# New Family Cookbook



## jim berman (Oct 28, 1999)

I have yet to scrutinize a worthy tome on ‘lifestyle’ modification (also known as diet in the pre-politically correct era). Up until now, diet, low-fat, non-carb, low-sodium and sugar-free works have been mostly low-taste, excitement-free and less than droll. Sorry. 

Many folks prescribe to the life-changing diets in some of these works, however, you can only live so long without, say, bread. Really, it is a shame to pass on good artesianal loaves just because some author has some hatred for bakers and their flour. All in all, diets do not really work. It the short term, perhaps, but you cannot sustain an all-anything life. Chicken only. Fruit only. Grain only. It numbs your senses and deadens your pallet. So what is the answer to modifying your lifestyle for the better, but keeping the flavor, variety and excitement that makes eating such a splendid past time? Well, balance, of course. Good food, not drab. And going out on a limb every now and then does not hurt. 

I speak of The New Family Cookbook by Bill Eichner, M.D. Reading a cookbook written by a guy with an “m.d” after his name made me as nervous as a long-tailed cat in room full of rocking chairs. Had this actually been a cookbook, my intuition would be fact. Nonetheless, The New Family Cookbook is almost misnamed. It is more along the lines of a little instruction book for keeping the family well fed. This book is rich in vignettes about some of the ingredients, adding another level of interest rather than rambling on about how awful we all eat. On the contrary, Eichner points out repeatedly, that all good food is not always good for the soul. He clearly illustrates foods we should routinely eat, eat often, not so often and on occasion. This a refreshing change from being preached at by the food police on how awful anything other than what the author thinks is right for us should be strictly forbidden. 
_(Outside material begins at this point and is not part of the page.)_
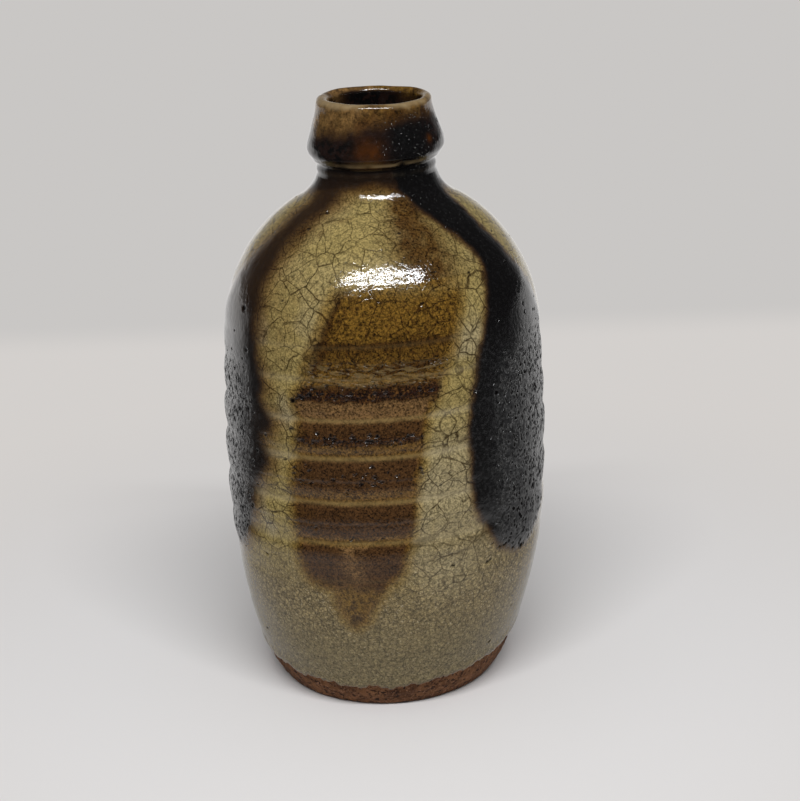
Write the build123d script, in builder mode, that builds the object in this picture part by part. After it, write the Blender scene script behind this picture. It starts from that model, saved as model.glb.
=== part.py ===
"""Ash-glazed stoneware sake bottle with iron runs. Millimetres, +Z up, origin at the base's centre.

The pot is thrown in one piece. Every other sub-part is a coat that the kiln fused on to it: the ash
glaze outside, its liner inside, the iron glaze round the collar, and the iron runs below that.
"""

import os
from math import cos, radians, sin, sqrt

from build123d import *

# Clay body, outside
foot_radius = 31.7  # resting face
heel_radius = 35.0  # top of the foot's bevel
heel_height = 5.0
belly_radius = 44.3
belly_height = 59.8
upper_wall_curve = 640.0  # radius of the almost straight wall over the belly
upper_wall_lean = 4.0  # degrees off upright where the shoulder starts
shoulder_curve = 41.0
shoulder_turn = 57.5  # degrees that the shoulder bends through
neck_radius = 15.5
neck_rise = 9.1  # end of the shoulder to the narrowest neck
ledge_radius = 16.7
ledge_rise = 2.6  # narrowest neck to the ledge under the collar
collar_radius = 18.1
collar_rise = 2.6  # ledge to the collar's widest line
rim_rise = 11.2  # collar's widest line to the centre of the rounded rim

# Clay body, inside
wall_thickness = 4.6
floor_thickness = 7.0
floor_flat_radius = 18.0
floor_sweep_rise = 13.0  # floor to where its sweep meets the wall
mouth_radius = 13.25
rim_half_thickness = 0.8
mouth_length = 16.0  # straight throat below the rim

# Rings that the potter's fingers left on the wall
ring_count = 4
ring_pitch = 11.9
lowest_ring_height = 53.4
ring_depth = 0.7
ring_curve = 6.4  # radius of the groove's section

# Fired coats
glaze_thickness = 0.6
iron_thickness = 0.5
glaze_line_left = 13.0  # bare clay shows below the glaze line
glaze_line_front = 8.0
glaze_line_right = 17.0
iron_band_low_drop = 5.5  # narrowest neck down to the band's lower edge
iron_band_high_rise = 6.0  # collar's widest line up to the band's upper edge

# Iron runs, each a tongue that starts under the band. Azimuths are in degrees from +X.
run_neck_half_width = 9.5
run_full_width_drop = 33.0
run_tip_length = 17.0  # the tip narrows and rounds over this length
front_run_azimuth = -97.0
front_run_half_width = 19.5
front_run_low_half_width = 15.0
front_run_tip_height = 28.0
right_run_azimuth = -34.0
right_run_half_width = 19.0
right_run_low_half_width = 18.0
right_run_tip_height = 43.5
left_run_azimuth = -172.0
left_run_half_width = 23.0
left_run_low_half_width = 21.0
left_run_tip_height = 41.0
back_run_azimuth = 84.0
back_run_half_width = 19.0
back_run_low_half_width = 16.0
back_run_tip_height = 38.0

lean = radians(upper_wall_lean)
shoulder_lean = radians(upper_wall_lean + shoulder_turn)
shoulder_top_height = (
    belly_height
    + upper_wall_curve * sin(lean)
    + shoulder_curve * (sin(shoulder_lean) - sin(lean))
)
neck_height = shoulder_top_height + neck_rise
ledge_height = neck_height + ledge_rise
collar_height = ledge_height + collar_rise
rim_height = collar_height + rim_rise
total_height = rim_height + rim_half_thickness + glaze_thickness
rim_radius = mouth_radius + rim_half_thickness
lower_wall_drop = belly_height - heel_height
lower_wall_set_in = belly_radius - heel_radius
lower_wall_curve = (lower_wall_drop**2 + lower_wall_set_in**2) / (2 * lower_wall_set_in)


def wall_radius(height):
    """Outer radius of the clay wall, without its rings, between the heel and the shoulder."""
    curve = upper_wall_curve if height > belly_height else lower_wall_curve
    return belly_radius - curve + sqrt(curve**2 - (height - belly_height) ** 2)


def outer_face(growth):
    """Half section of the pot taken as solid, grown outwards by the coats on it."""
    belly = (belly_radius + growth, belly_height)
    heel = (heel_radius + growth, heel_height)
    neck = (neck_radius + growth, neck_height)
    under_ledge = (neck_radius + growth, ledge_height - growth)
    ledge = (ledge_radius + growth, ledge_height - growth)
    collar = (collar_radius + growth, collar_height)
    rim_side = (rim_radius + rim_half_thickness + growth, rim_height)
    rim_top = (rim_radius, rim_height + rim_half_thickness + growth)
    with BuildSketch() as section:
        with BuildLine():
            TangentArc(belly, heel, tangent=(0, -1))
            upper_wall = JernArc(belly, (0, 1), upper_wall_curve + growth, upper_wall_lean)
            shoulder = JernArc(upper_wall @ 1, upper_wall % 1, shoulder_curve + growth, shoulder_turn)
            Spline(shoulder @ 1, neck, tangents=[shoulder % 1, (0, 1)])
            Polyline(neck, under_ledge, ledge)
            TangentArc(collar, ledge, tangent=(0, -1))
            Spline(collar, rim_side, tangents=[(0, 1), (0, 1)])
            TangentArc(rim_side, rim_top, tangent=(0, 1))
            Polyline(rim_top, (0, rim_top[1]), (0, 0), (foot_radius, 0), heel)
        make_face()
        for ring in range(ring_count):
            height = lowest_ring_height + ring * ring_pitch
            with Locations((wall_radius(height) + ring_curve - ring_depth, height)):
                Circle(ring_curve - growth, mode=Mode.SUBTRACT)
    return section.sketch


def cavity_face(growth):
    """Half section of the hollow, open past the rim, shrunk by the liner on its wall."""
    inset = wall_thickness + growth
    sweep_height = floor_thickness + floor_sweep_rise
    belly = (belly_radius - inset, belly_height)
    sweep_end = (wall_radius(sweep_height) - inset, sweep_height)
    floor_edge = (floor_flat_radius, floor_thickness + growth)
    throat = (mouth_radius - growth, rim_height - mouth_length)
    rim_side = (mouth_radius - growth, rim_height)
    rim_top = (rim_radius, rim_height + rim_half_thickness + growth)
    above_rim = total_height + rim_half_thickness
    with BuildSketch() as section:
        with BuildLine():
            lower_wall = TangentArc(belly, sweep_end, tangent=(0, -1))
            Spline(floor_edge, sweep_end, tangents=[(1, 0), (lower_wall % 1) * -1])
            upper_wall = JernArc(belly, (0, 1), upper_wall_curve - inset, upper_wall_lean)
            shoulder = JernArc(upper_wall @ 1, upper_wall % 1, shoulder_curve - inset, shoulder_turn)
            Spline(shoulder @ 1, throat, tangents=[shoulder % 1, (0, 1)])
            Line(throat, rim_side)
            TangentArc(rim_side, rim_top, tangent=(0, 1))
            Polyline(rim_top, (rim_radius, above_rim), (0, above_rim), (0, floor_edge[1]), floor_edge)
        make_face()
    return section.sketch


clay_face = outer_face(0)
glazed_face = outer_face(glaze_thickness)
ironed_face = outer_face(glaze_thickness + iron_thickness)
clay_cavity_face = cavity_face(0)
lined_cavity_face = cavity_face(glaze_thickness)

# Thrown clay body: foot, wall, shoulder, neck, collar and rim in one piece
with BuildPart() as stoneware_body:
    with BuildSketch(Plane.XZ):
        add(clay_face)
        add(clay_cavity_face, mode=Mode.SUBTRACT)
    revolve(axis=Axis.Z)
stoneware_body.part.label = "stoneware_body"

# Ash glaze over the outside, from the rim's crown down to its uneven line above the foot
with BuildPart() as outer_glaze:
    with BuildSketch(Plane.XZ):
        add(glazed_face)
        add(clay_face, mode=Mode.SUBTRACT)
        add(clay_cavity_face, mode=Mode.SUBTRACT)
    revolve(axis=Axis.Z)
    with BuildSketch(Plane.XZ):
        with BuildLine():
            left_end = (-belly_radius, glaze_line_left)
            right_end = (belly_radius, glaze_line_right)
            ThreePointArc(left_end, (0, glaze_line_front), right_end)
            Polyline(left_end, (-belly_radius, -heel_height), (belly_radius, -heel_height), right_end)
        make_face()
    extrude(amount=belly_radius, both=True, mode=Mode.SUBTRACT)
outer_glaze.part.label = "outer_glaze"

# Ash glaze liner: floor, wall, throat and the inner half of the rim
with BuildPart() as inner_glaze:
    with BuildSketch(Plane.XZ):
        add(clay_cavity_face)
        add(lined_cavity_face, mode=Mode.SUBTRACT)
    revolve(axis=Axis.Z)
inner_glaze.part.label = "inner_glaze"

# Iron glaze round the neck and the collar, where the runs start
band_low = neck_height - iron_band_low_drop
band_high = collar_height + iron_band_high_rise
with BuildPart() as iron_collar_band:
    with BuildSketch(Plane.XZ):
        add(ironed_face)
        add(glazed_face, mode=Mode.SUBTRACT)
        with Locations((0, band_low)):
            Rectangle(
                belly_radius, band_high - band_low, align=(Align.MIN, Align.MIN), mode=Mode.INTERSECT
            )
    revolve(axis=Axis.Z)
iron_collar_band.part.label = "iron_collar_band"


def iron_run(azimuth, half_width, low_half_width, tip_height):
    """One tongue of iron glaze down the wall, cut from the iron coat square to its own azimuth."""
    outward = (cos(radians(azimuth)), sin(radians(azimuth)), 0)
    sideways = (-sin(radians(azimuth)), cos(radians(azimuth)), 0)
    neck_edge = (run_neck_half_width, band_low)
    wall_edge = (half_width, band_low - run_full_width_drop)
    low_edge = (low_half_width, tip_height + run_tip_length)
    tip = (0, tip_height)
    with BuildPart() as run:
        with BuildSketch(Plane.XZ):
            add(ironed_face)
            add(glazed_face, mode=Mode.SUBTRACT)
        revolve(axis=Axis.Z)
        with BuildSketch(Plane((0, 0, 0), x_dir=sideways, z_dir=outward)):
            with BuildLine():
                Spline(neck_edge, wall_edge, tangents=[(0, -1), (0, -1)])
                Spline(wall_edge, low_edge, tip, tangents=[(0, -1), (-1, 0)])
                Polyline(tip, (0, band_low), neck_edge)
            make_face()
            mirror(about=Plane.YZ)
        extrude(amount=belly_radius + glaze_thickness + ring_curve, mode=Mode.INTERSECT)
    return run.part


iron_run_front = iron_run(
    front_run_azimuth, front_run_half_width, front_run_low_half_width, front_run_tip_height
)
iron_run_right = iron_run(
    right_run_azimuth, right_run_half_width, right_run_low_half_width, right_run_tip_height
)
iron_run_left = iron_run(
    left_run_azimuth, left_run_half_width, left_run_low_half_width, left_run_tip_height
)
iron_run_back = iron_run(
    back_run_azimuth, back_run_half_width, back_run_low_half_width, back_run_tip_height
)
iron_run_front.label = "iron_run_front"
iron_run_right.label = "iron_run_right"
iron_run_left.label = "iron_run_left"
iron_run_back.label = "iron_run_back"

os.makedirs("parts", exist_ok=True)
export_step(stoneware_body.part, "parts/stoneware_body.step")
export_step(outer_glaze.part, "parts/outer_glaze.step")
export_step(inner_glaze.part, "parts/inner_glaze.step")
export_step(iron_collar_band.part, "parts/iron_collar_band.step")
for run in (iron_run_front, iron_run_right, iron_run_left, iron_run_back):
    export_step(run, f"parts/{run.label}.step")

with BuildPart() as contents:
    with BuildSketch(Plane.XZ):
        add(lined_cavity_face)
    revolve(axis=Axis.Z)
print(f"height {total_height:.2f}, holds about {contents.part.volume / 1000:.0f} ml when brim full")
print(f"neck {neck_height:.2f}, ledge {ledge_height:.2f}, rim centre {rim_height:.2f}")
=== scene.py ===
"""Looks of the stoneware sake bottle: crackled ash glaze, iron runs, finger rings and bare clay foot.

The camera looks along +Y. A place on the wall is given by its turn, in degrees from the front (-Y)
towards +X, and by its height. Lengths are in millimetres and become metres in the meshes.
"""

from functools import reduce
from math import cos, pi, radians, sin

import bpy
import numpy as np
from mathutils import Matrix, Vector


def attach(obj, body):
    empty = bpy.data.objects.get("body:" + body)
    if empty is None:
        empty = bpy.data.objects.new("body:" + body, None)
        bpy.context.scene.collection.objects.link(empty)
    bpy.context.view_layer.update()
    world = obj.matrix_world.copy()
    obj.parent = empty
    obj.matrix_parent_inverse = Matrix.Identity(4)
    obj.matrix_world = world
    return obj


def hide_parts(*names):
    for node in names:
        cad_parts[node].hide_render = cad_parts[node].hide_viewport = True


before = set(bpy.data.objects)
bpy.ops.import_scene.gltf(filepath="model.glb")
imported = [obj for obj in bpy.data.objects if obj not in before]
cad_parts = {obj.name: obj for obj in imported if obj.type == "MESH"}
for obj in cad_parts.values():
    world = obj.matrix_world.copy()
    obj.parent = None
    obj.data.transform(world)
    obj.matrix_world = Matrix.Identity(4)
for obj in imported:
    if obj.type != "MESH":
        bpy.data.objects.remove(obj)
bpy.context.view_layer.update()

MM = 0.001

# Outline of the glazed surface, as in the CAD model with its coats on
FOOT_RADIUS = 31.7
HEEL_RADIUS = 35.4
HEEL_HEIGHT = 5
BELLY_RADIUS = 44.9
BELLY_HEIGHT = 59.8
UPPER_WALL_CURVE = 640
UPPER_WALL_LEAN = radians(4)
SHOULDER_CURVE = 41.6
SHOULDER_LEAN = radians(61.5)
NECK_RADIUS = 16.1
NECK_HEIGHT = 146.7
LEDGE_RADIUS = 17.3
LEDGE_HEIGHT = 149.2
COLLAR_RADIUS = 18.7
COLLAR_HEIGHT = 152
RIM_HEIGHT = 163.1
RIM_HALF = 1.4
MOUTH_RADIUS = 12.7
FLOOR_HEIGHT = 7.6
FLOOR_FLAT_RADIUS = 18
WALL_THICKNESS = 5.2
GLAZE = 0.6
UNDER_GLAZE = 0.62
THROAT_GLAZE = 10

# The thrown form is not quite true: its axis leans, and the rim tilts and is a little oval
AXIS_HEIGHTS = (0, 40, 115, 145, 170)
AXIS_SHIFTS = (-1.1, 0.24, 0.24, -0.14, -0.14)
RIM_TILT = radians(1.8)
CROWN_RISE = 0.75
CROWN_TILT = radians(0.9)

# Finger rings: one groove climbs the wall as a spiral. Its height each time it passes the front,
# and its depth there
RING_HEIGHTS = (-4, 8, 20, 32, 44, 55.3, 66.8, 79.3, 89.6, 100.6, 109, 120, 132, 150, 170)
RING_DEPTHS = (0, 0, 0, 0, 0.1, 0.55, 0.66, 0.72, 0.62, 0.3, 0.12, 0, 0, 0, 0)
RING_NUMBERS = np.arange(len(RING_HEIGHTS))
RING_PITCH = 12
RING_TILT = 2.5
GROOVE_ABOVE = 3
GROOVE_BELOW = 1.3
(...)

Backtracking to where I say this is not a cookbook, Eichner clearly details each aspect of rounding out your family’s eating routine. He starts with what equipment you need in your kitchen to produce the food he prescribes, without costing a fortune at Williams-Sonoma. He then leads into the scientific side of health and eating as well as relying on commonsense “anecdotal evidence.” He leaves out virtually all the rambling science on good fats/bad fats, too much salt/not enough salt et al, but divulges more a style of eating and preparing foods that will keep us safe from an unhealthy eating habit, more interested in what we eat. 

Well, it is clear the Dr. Eichner has left out a good bit of what we do not need to read. So what’s left? The recipes are abundant, both in content and quantity. I like his style. To **** with no flavor in a healthy eating routine. Try the deviled eggs, turkey and leek shepherd’s pie and cheesecake. There is no mention of low-fat cream cheese or sugar substitutes. You see, his instruction is all about balance and understanding the harmful ingredients of food are just that. Recognizing too much eating the bad stuff is unhealthy is fundamental to the success of not only the recipes in the book, but to the message Dr. Eichner is selling.

If you are looking at improving your family’s eating routine, The New Family Cookbook is the way to go. Look warily at single food-group diets. Look warily at diets, in general. Look more for modifying and adapting your practice at what you eat, like that offered in The New Family Cookbook.


----------



## marmalady (Apr 19, 2001)

So you liked the book, Jim?! Seriously, it sounds like it's got a lot to offer in the common sense category. Like you, I hate dictatorial 'diet' regimens that state categorically you can't eat this or that. I feel that the human race has pretty much always been omnivores, eating what is available in their region of the world. I'm mystified at how someone can say 'don't eat this or that, it's bad for you' when people have been eating that product for eons. 

Another person who thinks along the same lines, but I think doesn't 'get much respect', is Richard Simmons. Underneath his rather flamboyant style, he really is pretty common sense about diet, and has helped lots of folk rethink their lifestyle habits. 

"All things in moderation, even moderation".


----------



## shawtycat (Feb 6, 2002)

Hey Jim,

Looks like lots of docs are following the "diets don't work" trend.  Im watching Montell and there's another doc, Howard Shapiro MD, who says pretty much the same thing your doc does. Im gonna check out the stats on this one to see if its any good. Heres the title:

Picture Perfect Weight Loss 30 Day Plan 

Im not a fan of dieting.


----------



## jim berman (Oct 28, 1999)

What I was diggin' about this book is that it is less diet and more lifestyle modification (hey, there's an 80s catch phrase!)

Anyhow, of the books I have encountered of this nature, this one makes the most sense in that it is practical as well as useful.


----------